§ **GIVEN PROBLEM**
Reproduce each line exactly, including spacing and punctuation.

§ **DATA PROVIDED**

-=-=-

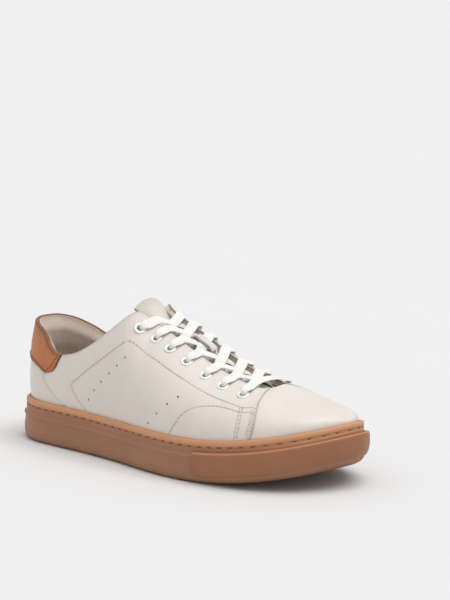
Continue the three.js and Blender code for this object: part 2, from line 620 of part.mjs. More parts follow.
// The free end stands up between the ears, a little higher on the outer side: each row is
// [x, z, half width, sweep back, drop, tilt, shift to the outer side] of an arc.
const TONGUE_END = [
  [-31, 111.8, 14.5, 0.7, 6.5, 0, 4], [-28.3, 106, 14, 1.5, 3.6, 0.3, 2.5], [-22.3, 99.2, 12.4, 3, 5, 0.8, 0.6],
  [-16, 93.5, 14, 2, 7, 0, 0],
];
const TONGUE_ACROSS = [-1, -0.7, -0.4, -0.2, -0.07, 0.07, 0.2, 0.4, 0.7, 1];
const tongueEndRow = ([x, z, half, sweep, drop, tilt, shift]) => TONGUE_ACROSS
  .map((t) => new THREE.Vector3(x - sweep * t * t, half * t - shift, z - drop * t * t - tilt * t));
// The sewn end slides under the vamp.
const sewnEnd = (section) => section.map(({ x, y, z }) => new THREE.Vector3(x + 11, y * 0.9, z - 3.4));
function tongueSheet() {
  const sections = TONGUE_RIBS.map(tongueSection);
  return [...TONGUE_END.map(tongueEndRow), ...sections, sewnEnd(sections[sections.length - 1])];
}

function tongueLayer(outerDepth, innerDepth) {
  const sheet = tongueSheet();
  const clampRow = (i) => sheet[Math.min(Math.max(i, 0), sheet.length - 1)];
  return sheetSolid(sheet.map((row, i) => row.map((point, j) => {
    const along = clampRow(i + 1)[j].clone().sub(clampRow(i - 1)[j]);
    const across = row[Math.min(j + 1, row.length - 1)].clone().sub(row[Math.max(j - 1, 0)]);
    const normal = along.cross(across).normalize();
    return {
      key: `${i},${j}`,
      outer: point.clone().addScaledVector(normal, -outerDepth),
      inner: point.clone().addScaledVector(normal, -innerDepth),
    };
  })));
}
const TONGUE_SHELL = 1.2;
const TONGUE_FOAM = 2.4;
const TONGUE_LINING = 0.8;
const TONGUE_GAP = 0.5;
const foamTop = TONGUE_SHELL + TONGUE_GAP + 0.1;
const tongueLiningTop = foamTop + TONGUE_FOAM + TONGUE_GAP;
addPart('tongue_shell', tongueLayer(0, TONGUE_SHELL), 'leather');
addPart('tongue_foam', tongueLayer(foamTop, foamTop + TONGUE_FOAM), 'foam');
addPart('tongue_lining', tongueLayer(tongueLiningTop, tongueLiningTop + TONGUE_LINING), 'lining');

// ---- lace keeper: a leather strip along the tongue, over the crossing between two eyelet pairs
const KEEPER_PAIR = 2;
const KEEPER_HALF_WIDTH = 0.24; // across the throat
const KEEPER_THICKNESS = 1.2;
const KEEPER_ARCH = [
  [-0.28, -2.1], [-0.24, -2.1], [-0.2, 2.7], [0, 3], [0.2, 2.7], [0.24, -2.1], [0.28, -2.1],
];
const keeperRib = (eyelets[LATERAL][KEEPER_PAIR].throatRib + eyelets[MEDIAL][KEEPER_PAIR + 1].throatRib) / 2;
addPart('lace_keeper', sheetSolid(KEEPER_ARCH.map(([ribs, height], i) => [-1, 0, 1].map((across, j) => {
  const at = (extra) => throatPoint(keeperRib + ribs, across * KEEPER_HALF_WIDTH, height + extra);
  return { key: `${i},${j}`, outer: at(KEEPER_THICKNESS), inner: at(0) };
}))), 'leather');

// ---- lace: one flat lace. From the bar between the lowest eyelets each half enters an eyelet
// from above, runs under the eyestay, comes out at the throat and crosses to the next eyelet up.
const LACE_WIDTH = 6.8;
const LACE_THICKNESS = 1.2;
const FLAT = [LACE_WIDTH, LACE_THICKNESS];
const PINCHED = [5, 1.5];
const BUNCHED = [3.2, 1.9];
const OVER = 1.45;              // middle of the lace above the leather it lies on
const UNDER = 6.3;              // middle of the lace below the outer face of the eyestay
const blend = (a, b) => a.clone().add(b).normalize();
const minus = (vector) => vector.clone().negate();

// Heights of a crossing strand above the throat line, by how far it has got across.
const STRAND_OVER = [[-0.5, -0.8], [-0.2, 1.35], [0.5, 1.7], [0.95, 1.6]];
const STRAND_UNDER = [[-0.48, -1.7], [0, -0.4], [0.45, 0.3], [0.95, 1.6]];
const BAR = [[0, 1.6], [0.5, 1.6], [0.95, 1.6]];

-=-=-

§ **TASK RESULT**
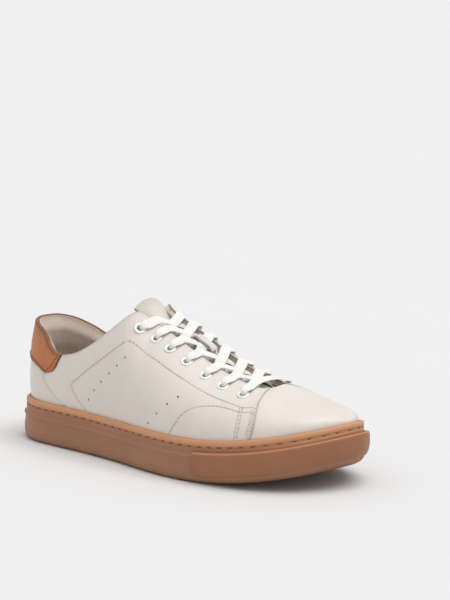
Continue the three.js and Blender code for this object: part 2, from line 620 of part.mjs. More parts follow.
// The free end stands up between the ears, a little higher on the outer side: each row is
// [x, z, half width, sweep back, drop, tilt, shift to the outer side] of an arc.
const TONGUE_END = [
  [-31, 111.8, 14.5, 0.7, 6.5, 0, 4], [-28.3, 106, 14, 1.5, 3.6, 0.3, 2.5], [-22.3, 99.2, 12.4, 3, 5, 0.8, 0.6],
  [-16, 93.5, 14, 2, 7, 0, 0],
];
const TONGUE_ACROSS = [-1, -0.7, -0.4, -0.2, -0.07, 0.07, 0.2, 0.4, 0.7, 1];
const tongueEndRow = ([x, z, half, sweep, drop, tilt, shift]) => TONGUE_ACROSS
  .map((t) => new THREE.Vector3(x - sweep * t * t, half * t - shift, z - drop * t * t - tilt * t));
// The sewn end slides under the vamp.
const sewnEnd = (section) => section.map(({ x, y, z }) => new THREE.Vector3(x + 11, y * 0.9, z - 3.4));
function tongueSheet() {
  const sections = TONGUE_RIBS.map(tongueSection);
  return [...TONGUE_END.map(tongueEndRow), ...sections, sewnEnd(sections[sections.length - 1])];
}

function tongueLayer(outerDepth, innerDepth) {
  const sheet = tongueSheet();
  const clampRow = (i) => sheet[Math.min(Math.max(i, 0), sheet.length - 1)];
  return sheetSolid(sheet.map((row, i) => row.map((point, j) => {
    const along = clampRow(i + 1)[j].clone().sub(clampRow(i - 1)[j]);
    const across = row[Math.min(j + 1, row.length - 1)].clone().sub(row[Math.max(j - 1, 0)]);
    const normal = along.cross(across).normalize();
    return {
      key: `${i},${j}`,
      outer: point.clone().addScaledVector(normal, -outerDepth),
      inner: point.clone().addScaledVector(normal, -innerDepth),
    };
  })));
}
const TONGUE_SHELL = 1.2;
const TONGUE_FOAM = 2.4;
const TONGUE_LINING = 0.8;
const TONGUE_GAP = 0.5;
const foamTop = TONGUE_SHELL + TONGUE_GAP + 0.1;
const tongueLiningTop = foamTop + TONGUE_FOAM + TONGUE_GAP;
addPart('tongue_shell', tongueLayer(0, TONGUE_SHELL), 'leather');
addPart('tongue_foam', tongueLayer(foamTop, foamTop + TONGUE_FOAM), 'foam');
addPart('tongue_lining', tongueLayer(tongueLiningTop, tongueLiningTop + TONGUE_LINING), 'lining');

// ---- lace keeper: a leather strip along the tongue, over the crossing between two eyelet pairs
const KEEPER_PAIR = 2;
const KEEPER_HALF_WIDTH = 0.24; // across the throat
const KEEPER_THICKNESS = 1.2;
const KEEPER_ARCH = [
  [-0.28, -2.1], [-0.24, -2.1], [-0.2, 2.7], [0, 3], [0.2, 2.7], [0.24, -2.1], [0.28, -2.1],
];
const keeperRib = (eyelets[LATERAL][KEEPER_PAIR].throatRib + eyelets[MEDIAL][KEEPER_PAIR + 1].throatRib) / 2;
addPart('lace_keeper', sheetSolid(KEEPER_ARCH.map(([ribs, height], i) => [-1, 0, 1].map((across, j) => {
  const at = (extra) => throatPoint(keeperRib + ribs, across * KEEPER_HALF_WIDTH, height + extra);
  return { key: `${i},${j}`, outer: at(KEEPER_THICKNESS), inner: at(0) };
}))), 'leather');

// ---- lace: one flat lace. From the bar between the lowest eyelets each half enters an eyelet
// from above, runs under the eyestay, comes out at the throat and crosses to the next eyelet up.
const LACE_WIDTH = 6.8;
const LACE_THICKNESS = 1.2;
const FLAT = [LACE_WIDTH, LACE_THICKNESS];
const PINCHED = [5, 1.5];
const BUNCHED = [3.2, 1.9];
const OVER = 1.45;              // middle of the lace above the leather it lies on
const UNDER = 6.3;              // middle of the lace below the outer face of the eyestay
const blend = (a, b) => a.clone().add(b).normalize();
const minus = (vector) => vector.clone().negate();

// Heights of a crossing strand above the throat line, by how far it has got across.
const STRAND_OVER = [[-0.5, -0.8], [-0.2, 1.35], [0.5, 1.7], [0.95, 1.6]];
const STRAND_UNDER = [[-0.48, -1.7], [0, -0.4], [0.45, 0.3], [0.95, 1.6]];
const BAR = [[0, 1.6], [0.5, 1.6], [0.95, 1.6]];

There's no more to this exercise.